An outline of the rest of the plot would contain no real surprises. You know the drill: At first Lee and Carter don't get along, but they eventually bond while engaging in cultural exchanges and trading ethnic jibes; as the FBI's negotiations with the kidnaper go awry, the two cops must work together to save the day; all the bad guys die; all the important good guys survive; and the world returns to the status quo.
While there's nothing original in Rush Hour, it runs through its well-worn paces with both wit and excitement. (Thank God there's no forced romantic subplot. The two women with speaking roles are both toughies: the kidnap victim, who's presented as both defiant and resourceful, and a competent cop--played by Elizabeth Pena--who has a contentious but ultimately affectionate friendship with Carter.)

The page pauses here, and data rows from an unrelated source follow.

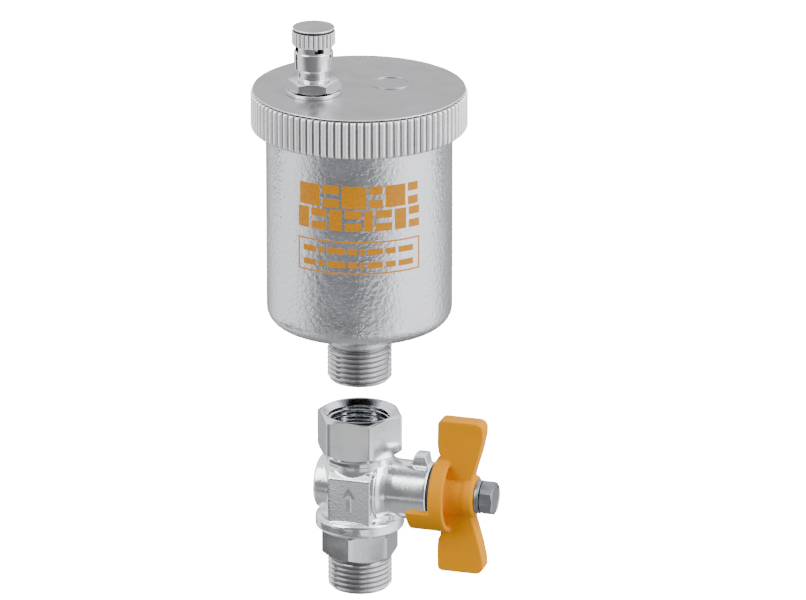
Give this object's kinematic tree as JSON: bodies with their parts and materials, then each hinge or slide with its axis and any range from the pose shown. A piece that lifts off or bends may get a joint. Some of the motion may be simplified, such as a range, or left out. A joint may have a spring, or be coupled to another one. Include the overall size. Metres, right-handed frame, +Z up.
{
  "type": "automatic air vent",
  "caption": "Float-operated automatic air vent with ribbed cover and fluted outlet cap, shown above the isolating ball valve it screws into.",
  "frame": {"origin": "centre of the valve's lower end face, where its tail thread begins", "axes": "+Z up the axis of the water way; +X along the valve's stem, towards the handle; the handle's skirt is on the -Y side"},
  "size_m": [0.064, 0.055, 0.1522],
  "materials": {
    "end_connector": "bright nickel or chrome plate over brass, machined",
    "connector_seal": "matt black ring",
    "valve_body": "bright plate over a forging, slightly rough round the branch",
    "lower_seat": "white fluoroplastic",
    "upper_seat": "white fluoroplastic",
    "stem_washer": "white fluoroplastic",
    "ball": "polished",
    "stem": "turned",
    "inner_stem_ring": "matt black ring",
    "outer_stem_ring": "matt black ring",
    "handle_washer": "matt black disc",
    "handle": "smooth yellow-orange enamel",
    "lock_washer": "dull zinc",
    "handle_bolt": "dull dark zinc",
    "vent_body": "plate over a blasted casting, with printed blocks on the front",
    "cover": "satin top, bright ribs",
    "cover_seal": "matt black ring",
    "outlet_nozzle": "bright plate over turned brass",
    "nozzle_washer": "bright flat washer",
    "outlet_cap": "bright fluted cap",
    "cap_gasket": "matt black disc",
    "obturator": "turned",
    "obturator_seal": "matt black disc",
    "bracket": "stamped stainless",
    "left_bracket_screw": "stainless",
    "right_bracket_screw": "stainless",
    "lever": "stamped stainless",
    "lever_pin": "stainless",
    "float": "moulded grey plastic",
    "float_hook": "stamped and turned"
  },
  "bodies": {
    "valve": {"end_connector": "end_connector", "connector_seal": "connector_seal", "valve_body": "valve_body", "lower_seat": "lower_seat", "upper_seat": "upper_seat", "stem_washer": "stem_washer"},
    "handle_set": {"ball": "ball", "stem": "stem", "inner_stem_ring": "inner_stem_ring", "outer_stem_ring": "outer_stem_ring", "handle_washer": "handle_washer", "handle": "handle", "lock_washer": "lock_washer", "handle_bolt": "handle_bolt"},
    "vent_travel": {"cover_seal": "cover_seal"},
    "vent": {"vent_body": "vent_body"},
    "cover_set": {"cover": "cover", "outlet_nozzle": "outlet_nozzle", "nozzle_washer": "nozzle_washer", "bracket": "bracket", "left_bracket_screw": "left_bracket_screw", "right_bracket_screw": "right_bracket_screw", "lever_pin": "lever_pin"},
    "cap_travel": {"cap_gasket": "cap_gasket"},
    "cap": {"outlet_cap": "outlet_cap"},
    "lever": {"lever": "lever"},
    "plug": {"obturator": "obturator", "obturator_seal": "obturator_seal"},
    "float_set": {"float": "float", "float_hook": "float_hook"}
  },
  "joints": [
    {"name": "handle_turn", "type": "hinge", "parent": "valve", "child": "handle_set", "pos_m": [0, 0, 0.0277], "axis": [1, 0, 0], "range_deg": [-90, 0]},
    {"name": "vent_slide", "type": "slide", "parent": "valve", "child": "vent_travel", "axis": [0, 0, 1], "range_m": [-0.01738, 0]},
    {"name": "vent_turn", "type": "hinge", "parent": "vent_travel", "child": "vent", "pos_m": [0, 0, 0.0567], "axis": [0, 0, 1], "range_deg": [-4680, 0]},
    {"name": "cover_lift", "type": "slide", "parent": "vent", "child": "cover_set", "axis": [0, 0, 1], "range_m": [0, 0.06]},
    {"name": "cap_slide", "type": "slide", "parent": "cover_set", "child": "cap_travel", "axis": [0, 0, 1], "range_m": [-0.0015, 0.0015]},
    {"name": "cap_turn", "type": "hinge", "parent": "cap_travel", "child": "cap", "pos_m": [-0.00973, -0.0072, 0.1476], "axis": [0, 0, 1], "range_deg": [-720, 720]},
    {"name": "float_lift", "type": "slide", "parent": "cover_set", "child": "float_set", "axis": [0, 0, 1], "range_m": [0, 0.0059]},
    {"name": "lever_turn", "type": "hinge", "parent": "cover_set", "child": "lever", "pos_m": [-0.01495, -0.01106, 0.1277], "axis": [0.5948, -0.8039, 0], "range_deg": [0, 18.25]},
    {"name": "plug_slide", "type": "slide", "parent": "cover_set", "child": "plug", "axis": [0, 0, 1], "range_m": [0, 0.00206]}
  ],
  "couplings": [
    {"joint": "vent_turn", "follows": "vent_slide", "rad_per_m": 4699.5},
    {"joint": "cap_turn", "follows": "cap_slide", "rad_per_m": 8377.6},
    {"joint": "lever_turn", "follows": "float_lift", "rad_per_m": 53.995},
    {"joint": "plug_slide", "follows": "float_lift", "ratio": 0.34946}
  ]
}
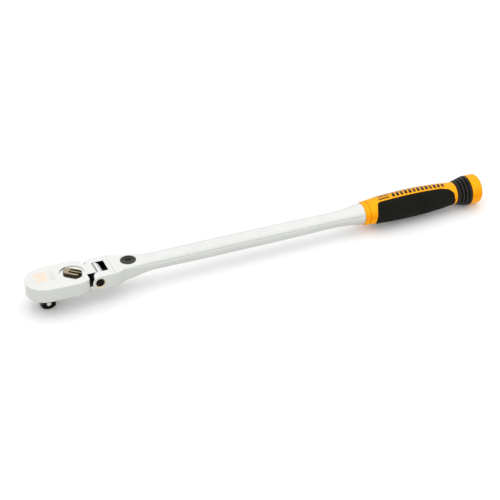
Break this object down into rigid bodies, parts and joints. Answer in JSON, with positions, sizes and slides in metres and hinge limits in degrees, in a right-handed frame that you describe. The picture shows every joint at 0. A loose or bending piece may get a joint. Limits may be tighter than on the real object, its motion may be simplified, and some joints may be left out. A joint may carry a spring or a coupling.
{
  "type": "locking flex-head ratchet wrench",
  "caption": "Long locking flex-head ratchet wrench with a teardrop head, square drive, reversing lever, lock button and a two-material grip.",
  "frame": {"origin": "centre of the end face of the drive square, on the drive axis", "axes": "+Z along the drive axis towards the reversing lever, +X from the drive along the handle to the end cap, +Y completes a right-handed set"},
  "size_m": [0.4585, 0.0388, 0.0364],
  "materials": {
    "chrome": "polished chrome plating over forged steel",
    "black_steel": "black oxide, satin",
    "dark_nickel": "dark nickel plating, satin",
    "bare_steel": "ground bare steel",
    "spring_steel": "drawn wire",
    "orange_plastic": "moulded plastic, satin",
    "black_rubber": "soft grip rubber, fine matt grain",
    "seal_rubber": "smooth nitrile rubber"
  },
  "bodies": {
    "handle": {"handle_shank": "chrome", "hinge_pin": "black_steel", "button_retaining_ring": "black_steel", "lock_button_spring": "spring_steel", "lock_plunger_spring": "spring_steel", "grip_core": "orange_plastic", "grip_panel": "black_rubber", "ribbed_ring": "black_rubber", "end_cap": "orange_plastic"},
    "head": {"head_body": "chrome", "gear_cover_plate": "bare_steel", "cover_snap_ring": "bare_steel", "lever_retaining_ring": "bare_steel"},
    "drive": {"drive_gear": "black_steel", "detent_spring": "spring_steel"},
    "detent": {"detent_ball": "bare_steel"},
    "pawl": {"pawl": "bare_steel"},
    "lever": {"reversing_lever": "dark_nickel", "lever_plunger": "bare_steel", "lever_spring": "spring_steel", "lever_seal": "seal_rubber"},
    "button": {"lock_button": "black_steel", "button_cross_pin": "bare_steel"},
    "plunger": {"lock_plunger": "bare_steel"}
  },
  "joints": [
    {"name": "head_flex", "type": "hinge", "parent": "handle", "child": "head", "pos_m": [0.04588, 0, 0.02175], "axis": [0, 1, 0], "range_deg": [-90, 90]},
    {"name": "drive_spin", "type": "hinge", "parent": "head", "child": "drive", "pos_m": [0, 0, 0.02175], "axis": [0, 0, 1], "continuous": true},
    {"name": "detent_press", "type": "slide", "parent": "drive", "child": "detent", "axis": [0, 1, 0], "range_m": [0, 0.0012], "stiffness_N_per_m": 2500, "springref_m": -0.002, "deforming": ["detent_spring"]},
    {"name": "lever_swing", "type": "hinge", "parent": "head", "child": "lever", "pos_m": [0.0245, 0, 0.02175], "axis": [0, 0, 1], "range_deg": [0, 80]},
    {"name": "pawl_shift", "type": "hinge", "parent": "head", "child": "pawl", "pos_m": [0, 0, 0.02175], "axis": [0, 0, 1], "range_deg": [-10, 0]},
    {"name": "button_press", "type": "slide", "parent": "handle", "child": "button", "axis": [0, 0, -1], "range_m": [0, 0.002], "stiffness_N_per_m": 1500, "springref_m": -0.004, "deforming": ["lock_button_spring"]},
    {"name": "plunger_draw", "type": "slide", "parent": "handle", "child": "plunger", "axis": [1, 0, 0], "range_m": [0, 0.002], "deforming": ["lock_plunger_spring"]}
  ],
  "couplings": [
    {"joint": "pawl_shift", "follows": "lever_swing", "ratio": -0.125},
    {"joint": "plunger_draw", "follows": "button_press", "ratio": 1}
  ]
}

The primary source of humor is your basic fish-out-of-water culture clash, a staple since (at least) 1982's 48HRS. Since the action takes place in the U.S., most of these shenanigans occur at Lee's expense, although Carter also experiences some problems when he has to venture into Chinatown.
Director Brett Ratner (last year's Money Talks) handles the comedy and action equally well. For the latter, he had the advantage of having Chan--one of the all-time great action directors--on the set. While the star doesn't get an official credit, co-producer Jonathan Glickman says that Chan choreographed the opening Hong Kong action scene. There's no way to determine how much direct input Chan had in the American fights, but his indirect influence is obvious. As Ratner coyly puts it, "We have six or seven scenes in the picture that won't look unfamiliar to Jackie Chan fans." I'll say: A couple of them are almost carbon copies of sequences from Chan's Hong Kong work. A hanging-from-a-bus bit has Tucker doing a pale imitation of Chan from Police Story. Another scene, in which the two cops take on a roomful of evil henchmen, is a conflation of numerous Chan routines, most notably one from Operation Condor.

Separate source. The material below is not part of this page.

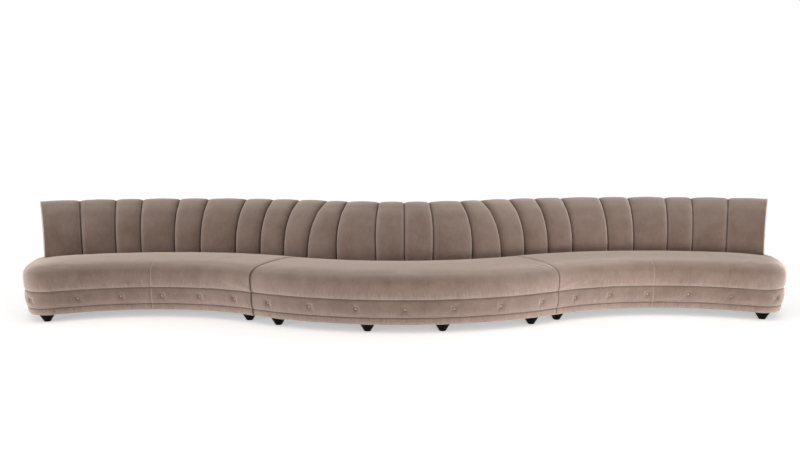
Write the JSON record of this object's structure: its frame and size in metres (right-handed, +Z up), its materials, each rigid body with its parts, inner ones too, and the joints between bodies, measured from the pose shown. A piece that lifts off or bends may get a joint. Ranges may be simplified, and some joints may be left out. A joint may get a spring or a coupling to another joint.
{
  "type": "curved sectional sofa",
  "caption": "Curved modular sofa in velvet, with a channelled back, a rounded seat on each module, a buttoned band, a plinth and small turned black feet.",
  "frame": {"origin": "on the floor, below the middle of the sofa's bounding box", "axes": "+Z up, +X to the right along the length, +Y towards the back, so that the seat faces -Y"},
  "size_m": [5.9666, 1.4902, 0.8387],
  "materials": {
    "velvet": "matte",
    "birch_ply": "satin",
    "cambric": "matte",
    "black_lacquer": "gloss",
    "zinc_steel": "satin"
  },
  "bodies": {
    "centre": {"centre_dust_cover": "cambric", "centre_base_board": "birch_ply", "centre_seat_frame": "birch_ply", "centre_seat_deck": "birch_ply", "centre_plinth_cover": "velvet", "centre_button_band": "velvet", "centre_button_row": "velvet", "centre_seat_cushion": "velvet", "centre_back_frame": "birch_ply", "centre_back_bracket": "zinc_steel", "centre_back_channels": "velvet", "centre_outer_back": "velvet", "centre_foot_front_1": "black_lacquer", "centre_foot_front_2": "black_lacquer", "centre_foot_front_3": "black_lacquer", "centre_foot_front_4": "black_lacquer", "centre_foot_rear_1": "black_lacquer", "centre_foot_rear_2": "black_lacquer", "left_connector_tongue_front": "zinc_steel", "left_connector_tongue_rear": "zinc_steel", "right_connector_tongue_front": "zinc_steel", "right_connector_tongue_rear": "zinc_steel"},
    "left": {"left_dust_cover": "cambric", "left_base_board": "birch_ply", "left_seat_frame": "birch_ply", "left_seat_deck": "birch_ply", "left_plinth_cover": "velvet", "left_button_band": "velvet", "left_button_row": "velvet", "left_seat_cushion": "velvet", "left_back_frame": "birch_ply", "left_back_bracket": "zinc_steel", "left_back_channels": "velvet", "left_outer_back": "velvet", "left_foot_front_1": "black_lacquer", "left_foot_front_2": "black_lacquer", "left_foot_rear_1": "black_lacquer", "left_foot_rear_2": "black_lacquer", "left_connector_socket_front": "zinc_steel", "left_connector_socket_rear": "zinc_steel"},
    "right": {"right_dust_cover": "cambric", "right_base_board": "birch_ply", "right_seat_frame": "birch_ply", "right_seat_deck": "birch_ply", "right_plinth_cover": "velvet", "right_button_band": "velvet", "right_button_row": "velvet", "right_seat_cushion": "velvet", "right_back_frame": "birch_ply", "right_back_bracket": "zinc_steel", "right_back_channels": "velvet", "right_outer_back": "velvet", "right_foot_front_1": "black_lacquer", "right_foot_front_2": "black_lacquer", "right_foot_rear_1": "black_lacquer", "right_foot_rear_2": "black_lacquer", "right_connector_socket_front": "zinc_steel", "right_connector_socket_rear": "zinc_steel"}
  },
  "joints": [
    {"name": "left_module_slide", "type": "slide", "parent": "centre", "child": "left", "axis": [-0.8426, 0.5385, 0], "range_m": [0, 0.3]},
    {"name": "right_module_slide", "type": "slide", "parent": "centre", "child": "right", "axis": [0.8426, 0.5385, 0], "range_m": [0, 0.3]}
  ]
}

While this material certainly won't "look unfamiliar to Jackie Chan fans," its inclusion is a good thing. Few American filmgoers will recognize it, and it marks the first time an American director has presented Chan doing what Chan does best. (The film also adopts Chan's tradition of showing a series of hilarious outtakes during the closing credits.)

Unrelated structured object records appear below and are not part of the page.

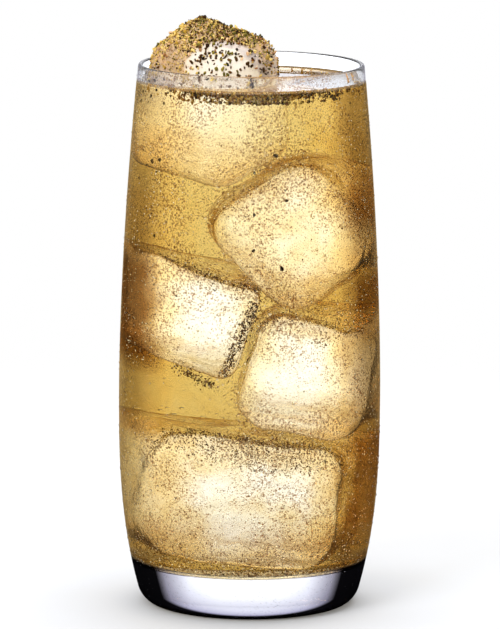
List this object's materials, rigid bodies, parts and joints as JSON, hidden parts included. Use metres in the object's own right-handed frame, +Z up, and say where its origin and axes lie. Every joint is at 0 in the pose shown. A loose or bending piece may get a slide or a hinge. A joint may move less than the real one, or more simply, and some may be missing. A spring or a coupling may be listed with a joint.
{
  "type": "whisky sour",
  "caption": "Long amber whisky sour with large ice and coarse spice, in a tall barrel-shaped clear tumbler with a heavy foot.",
  "frame": {"origin": "centre of the tumbler's foot, on the surface that it stands on", "axes": "+Z up along the tumbler's axis, +X to the right in the picture, -Y towards the viewer"},
  "size_m": [0.07, 0.07, 0.1572],
  "materials": {
    "clear_glass": "clear, polished",
    "ice": "wet, dusted with coarse spice",
    "amber_drink": "clear liquid"
  },
  "bodies": {
    "root": {"glass": "clear_glass", "ice_top": "ice", "drink": "amber_drink"}
  },
  "joints": []
}
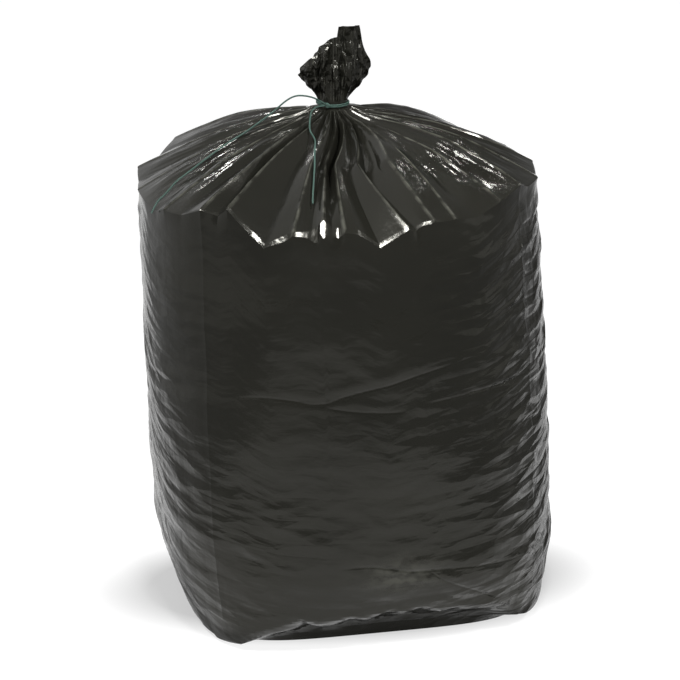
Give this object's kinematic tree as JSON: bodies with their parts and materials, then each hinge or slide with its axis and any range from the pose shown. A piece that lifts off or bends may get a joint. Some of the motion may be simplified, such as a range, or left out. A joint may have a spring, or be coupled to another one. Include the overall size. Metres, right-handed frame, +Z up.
{
  "type": "filled refuse sack",
  "caption": "Tall filled sack of thin black film with folded lower corners, gathered into pleats at the neck, tied with twine and fanned out above the tie.",
  "frame": {"origin": "middle of the flat base, on the floor", "axes": "+Z up through the body, -Y toward the front face, +X to the right seen from the front"},
  "size_m": [0.4606, 0.4242, 0.658],
  "materials": {
    "film": "thin glossy black polythene film, crumpled",
    "twine": "thin twisted green twine"
  },
  "bodies": {
    "root": {"refuse_sack": "film", "twine_wrap": "twine", "twine_tail_long": "twine", "twine_tail_short": "twine"}
  },
  "joints": []
}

If there is any real problem with Rush Hour, it is the balance between the two stars. Chan was reportedly unhappy on the set, and it's easy to imagine why: Essentially, his role is secondary to Tucker's--a choice that was doubtless made for commercial, not aesthetic, reasons. Chan has long realized the necessity of jump-starting his Hollywood career by playing the partner of an established American star. (Over the years, he has almost been paired up with Sylvester Stallone and Wesley Snipes, among others.) But his considerable--if well-deserved--ego may have been injured by having to settle for Tucker. Chan, veteran of more than 50 films and the greatest star Asia has ever known (not excluding Bruce Lee), playing second banana to a minor star with only a handful of credits? It has to hurt.
For his part, Tucker is quite good here, but, as in The Fifth Element (1997), a little bit of him goes a long, long way. His screeching motormouth persona can grow wearisome very quickly. (One of the reasons 48HRS. worked so well was the modulation and depth of Eddie Murphy's performance--he was a motormouth, but he didn't screech.)